Export figures may be improving, our GDP may appear to be fine, we may be reducing our deficits and there may have been a great deal of discussion about an economic recovery, but we must ask who will benefit from all of this. What is really frightening about this recession is that more than half the people of Ireland are finding it difficult to survive. The position with regard to the domestic economy remains extremely problematic and this is having a massive impact in a number of areas. I have admitted that some of the measures introduced by the Government have helped. In light of all the fiscal adjustments that have been made, there is less money to go around and there has been a huge reduction in the potential spending power of the majority of people.
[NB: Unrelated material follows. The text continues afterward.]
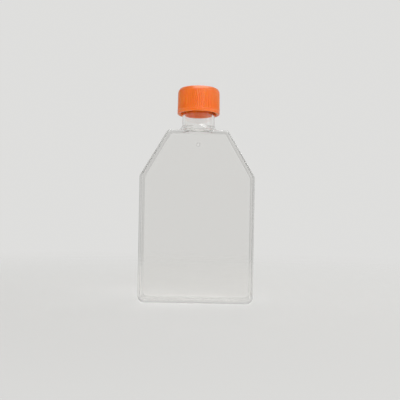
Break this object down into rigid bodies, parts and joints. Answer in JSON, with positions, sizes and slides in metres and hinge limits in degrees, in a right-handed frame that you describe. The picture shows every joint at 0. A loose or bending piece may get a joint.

The most recent figures available in respect of poverty date from 2011. From 2007 to 2011, risk of poverty in Ireland rose from 23% to 29.4%. It is difficult to imagine that the position has improved in the past two years, particularly in light of what has happened during that period. it is frightening that so little research is carried out in respect of social mobility. Those who were born into the bottom 20% of society 30 years ago had greater potential to improve their lot than do their current counterparts, which is terrifying. After the Second World War, in the period between 1945 and the mid-1970s, a wonderful and powerful adjustment took place in the developed world in respect of social inequality. Everybody - including big business, the better paid and the lesser paid - benefited from this adjustment. Things were good all around. People do not like us to refer to neoliberalism but the fact remains that the latter has had a dramatic impact on how society is organised in the years since the period to which I refer. Sadly, that impact has not been for the good. We must start asking questions about the sort of society in which we want to live. As matter stands, the lack of fairness and the growth in inequality in society are hurting people.